The ombudsman reported that overcrowding posed great challenges to maintaining the absolute separation of convicted criminals from pretrial detainees and that long- and short-term prisoners were held together. According to the ombudsman, overcrowding had serious repercussions on the health of both prisoners and staff due to the lack of sufficient hygiene facilities and a health center. Also, prisoners with mental health problems did not receive specialized treatment. During the year prison management implemented the ombudsman’s recommendation to operate a special rehabilitation program for drug addicts within the prison. Prison authorities confirmed that overcrowding prevented separation of prisoners by health condition. Community service is an alternative to prison confinement for nonviolent criminals.
Prisoners in the Central Prison had access to a church and a mosque, and prison management stated that it made every effort to facilitate religious observance. Detention centers did not have facilities for religious observance.

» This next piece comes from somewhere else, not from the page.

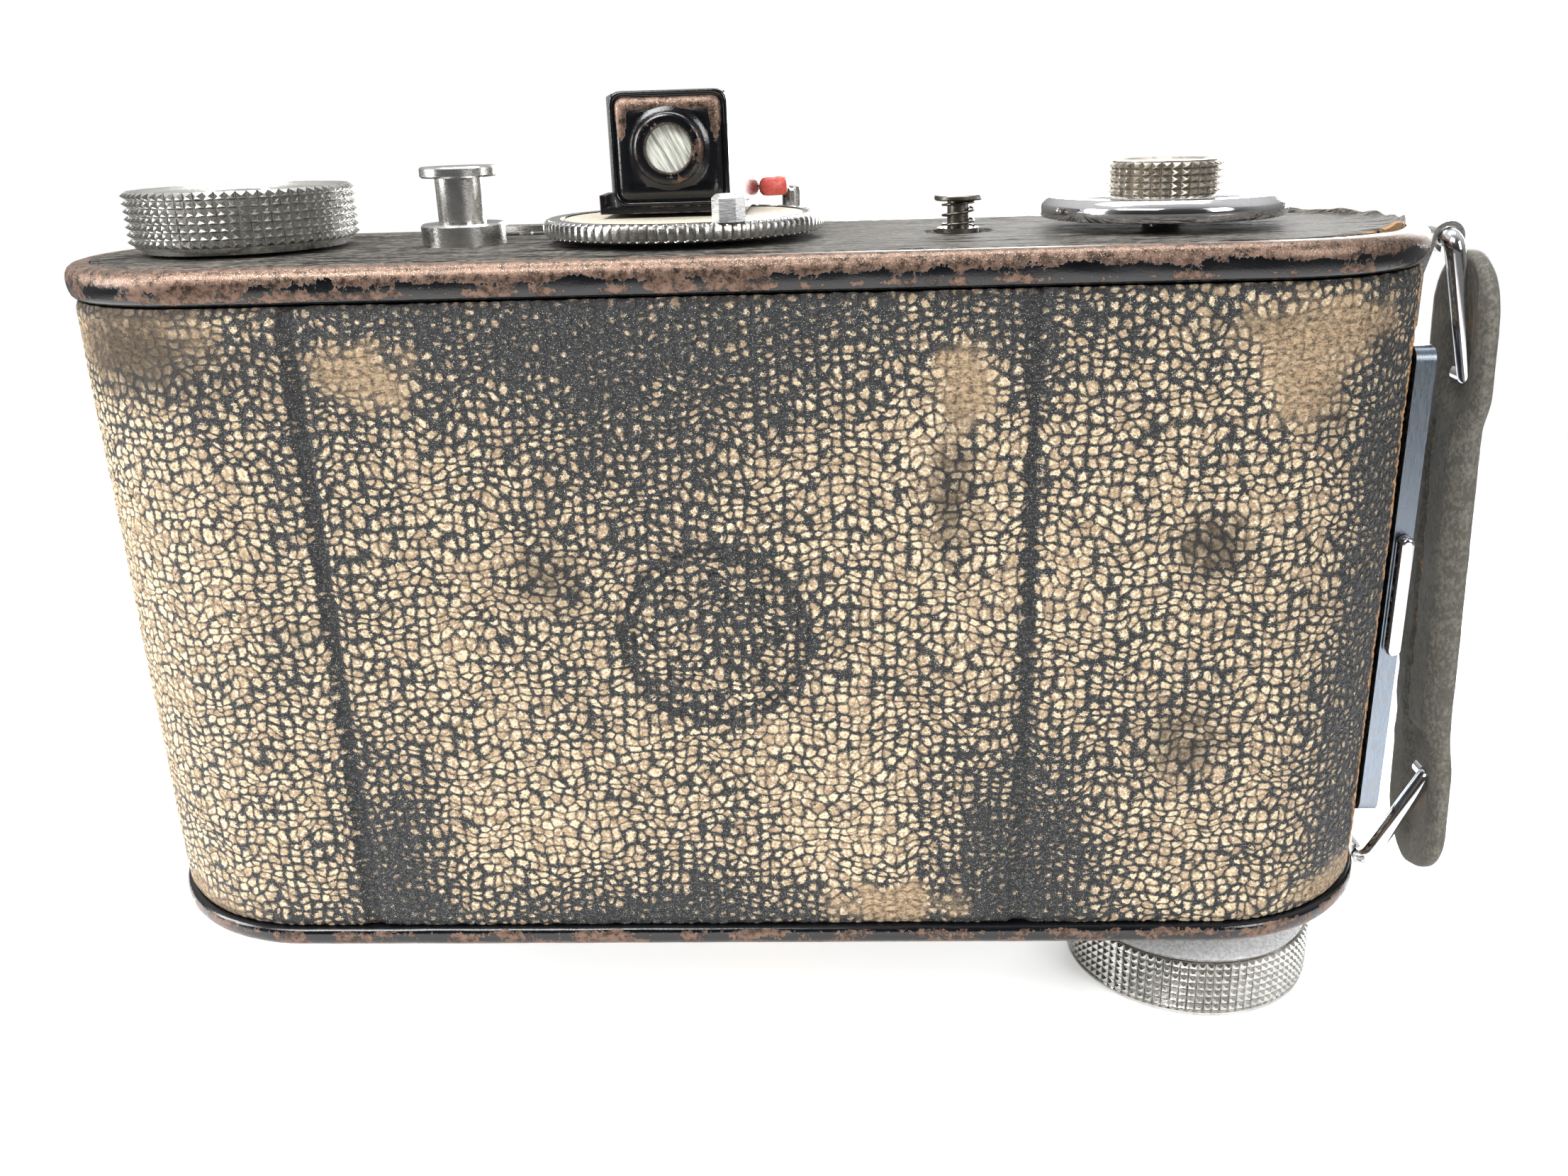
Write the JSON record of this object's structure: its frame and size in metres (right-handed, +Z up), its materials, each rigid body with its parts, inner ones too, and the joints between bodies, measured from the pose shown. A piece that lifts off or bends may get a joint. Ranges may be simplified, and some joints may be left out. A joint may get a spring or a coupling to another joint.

Prisoners and detainees could submit complaints to the ombudsman without censorship. The ombudsman reported one case of a prisoner who was asked by prison management to revoke the complaint.
The ombudsman reported in October that an investigation deemed conditions in Famagusta detention center incompatible with international standards and conducive to inhumane and degrading treatment of detainees. The detention center lacked basic hygiene components, and toilet paper, soap, and shampoo were available only on demand. There was no exercise area, and detainees were confined 24 hours a day in their cells. Due to the lack of a proper visitors’ room, detainees were handcuffed when they received visitors. The ombudsman recommended the immediate closing of the detention center.
Construction work was underway during the year to increase capacity and improve sanitary conditions at the Central Prison.
The government permitted prison visits by independent human rights observers, and such visits, unrestricted and unannounced, occurred during the year. The ombudsman and the prison board visited Central Prison on a regular basis. The Human Rights Committee of the House of Representatives also visited the prison and examined the living conditions of the detainees. After a visit on March 2, the Human Rights Committee underlined that the problems its members observed in previous years, such as overcrowding, lack of staff (especially medical staff), and inadequate training of existing staff remained unresolved.
In 2008 the Council of Europe’s Committee for the Prevention of Torture (CPT) conducted one of its periodic spot checks. CPT representatives visited several sites, including the Central Prison, the psychiatric unit in Athalassa, and several police stations, and privately interviewed detainees and prisoners. The CPT’s report on the visit had not been released by the end of 2011.